According to the Washington post and the Federal Reserve Bank only 27 percent of graduates find a career matching their major. Of the remaining graduates less than 60 percent will find a career relating to their field at all. The rest will go unemployed or be forced to work in lower paying jobs that have nothing to do with their degrees, slowly accruing more an more debt as they desperately seek to find a job that will utilize their potential.
Forbes.com goes so far as to report that as of March 2014 44 percent of college graduates are underemployed, and 14 percent of graduates from 2013 were still without jobs.

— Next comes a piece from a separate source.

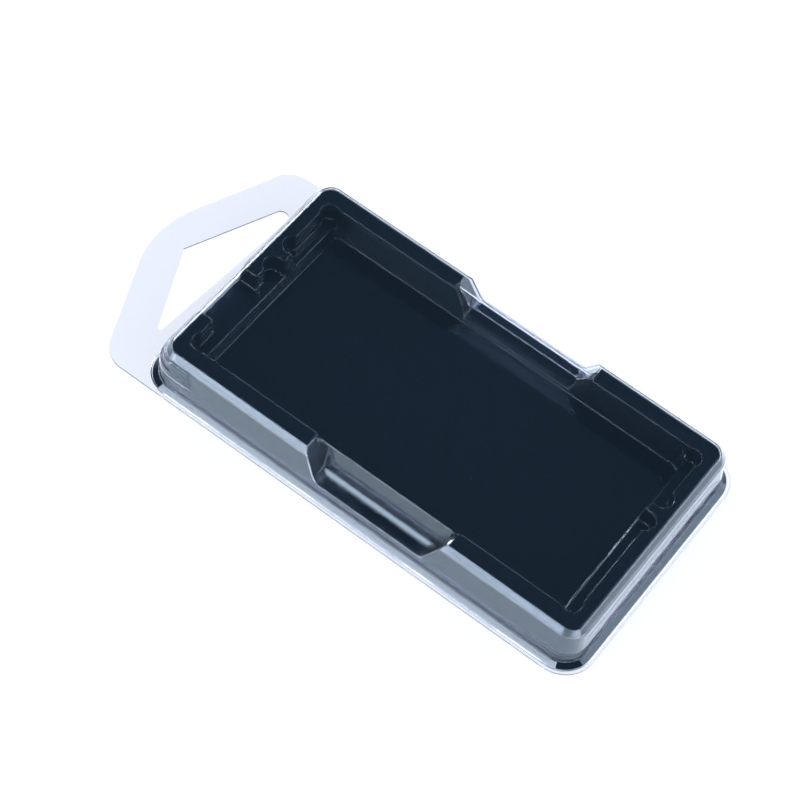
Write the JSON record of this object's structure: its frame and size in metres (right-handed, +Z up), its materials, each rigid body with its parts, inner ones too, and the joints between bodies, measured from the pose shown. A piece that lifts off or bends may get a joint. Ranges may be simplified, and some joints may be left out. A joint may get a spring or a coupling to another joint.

So again I ask how it is that anyone can rationalize charging more money for an education that becomes less valuable every year? What allows the justification of charging youths, single parents, and people trying to better the course of their lives, more money for a college degree that is barely worth what it costs now, if in fact it is at all?
I don't know of a single other business outside education that increases the cost of its product as it becomes less valuable. If someone tried to charge you more for an apple or an orange as it become more an more rotten you would laugh in their face. If someone increased the price of beef infected by mad cow disease over that of healthy meat, you would walk away. Yet here we are smiling and nodding as over and over again institutions of learning raise the cost of a diploma that is worth a little less every year.
What message do we send to high school students as they consider going to college. How can we expect children preparing for their futures to choose higher learning when all they can see it getting them is more debt.
What kind of America will come about when higher learning is pushed to the wayside for workforce development? What will our country be like when higher thought and learning are pushed to the wayside in exchange for factory like output?
And as tuition increases will unsubsidized loans also increase? Will debt become more and more abundant and crippling? Will our country become filled with an uninformed unthinking workforce who's only skills include following directions? College isn't just about gaining skills for the workplace it is about becoming a whole person, a thinking person, a person capable of questioning the world around themselves and bettering it.
Pushing for certificate programs, or raising tuition only shows that intelligent thought is becoming less valuable to the college than the mechanical workers certificate programs create. The true value of school is not in a certificate that helps you get a job, but in learning to understand and question the world around you.
Say no to increased tuition and yes to student growth."